We are trying to find structure within the data (not bulk properties), so we center it first.
One limitation of CART trees is that all splits are axis aligned. What is a scenario in which this behavior leads to bad performance?
When you have high dimensional data (for example, splitting on text data which has lots of zeros can result in little progress).
When we kernelize, what is the key substitution we must make in place of using the feature expansion directly?
Write the loss, classifier, and w in terms of inner products and replace with the kernel function.
Imagine you are trying to fit points with a cubic function f(x) = a + bx + cx^2 + dx^3, but you only have code for linear regression. How do you achieve this goal with a) explicit feature expansion and b) kernelization?

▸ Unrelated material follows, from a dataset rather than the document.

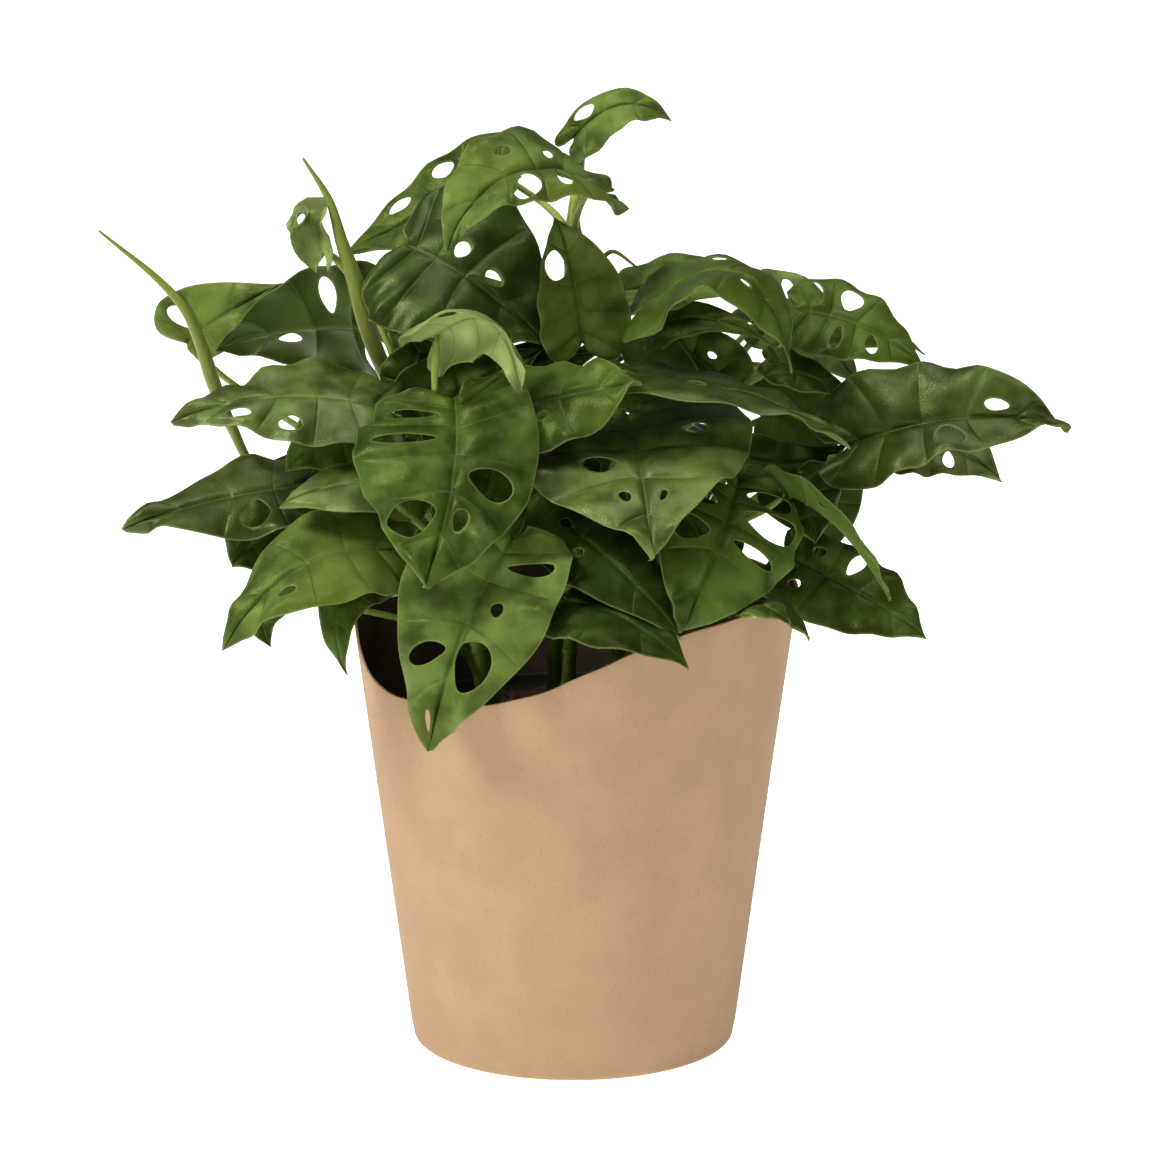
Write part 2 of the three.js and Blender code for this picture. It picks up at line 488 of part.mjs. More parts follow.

You can map each feature vector to a 4D feature expansion of (1 x x^2 x^3), or kernelize with a polynomial kernel of degree 3.
Explain why as n approaches infinity, theta_MAP approaches theta_MLE for the coin toss (modeled by the binomial distribution).
alpha - 1 and beta - 1 become irrelevant compared to large nH and nT.
With Naive Bayes, given c classes/labels, k categories per feature, and +1 smoothing, how many hallucinated samples are you adding to the entire training set?
ck
What is the relationship between kNN and the Bayes Optimal classifier?
err(Bayes Optimal) < err(1-kNN) < 2 * err(Bayes Optimal)
Name one advantage of kNN over logistic regression and vice versa.
kNN can have nonlinear boundaries whereas logistic regression must be linear. However, LR has a probabilistic interpretation.
Name three algorithms for which boosting will be ineffective.
kNN, full-depth decision trees, and kernel SVM's (all have low bias and high variance)
Let me be the number of support vectors of an SVM trained on n data points with RBF kernel. For a fixed n, imagine you increase the dimensionality d of the data until it becomes very large. How would you expect the ratio m / n to change as d >> 0?
m / n would approach 1 because of the curse of dimensionality. All the training points would become very far from each other and get very close to the decision boundary.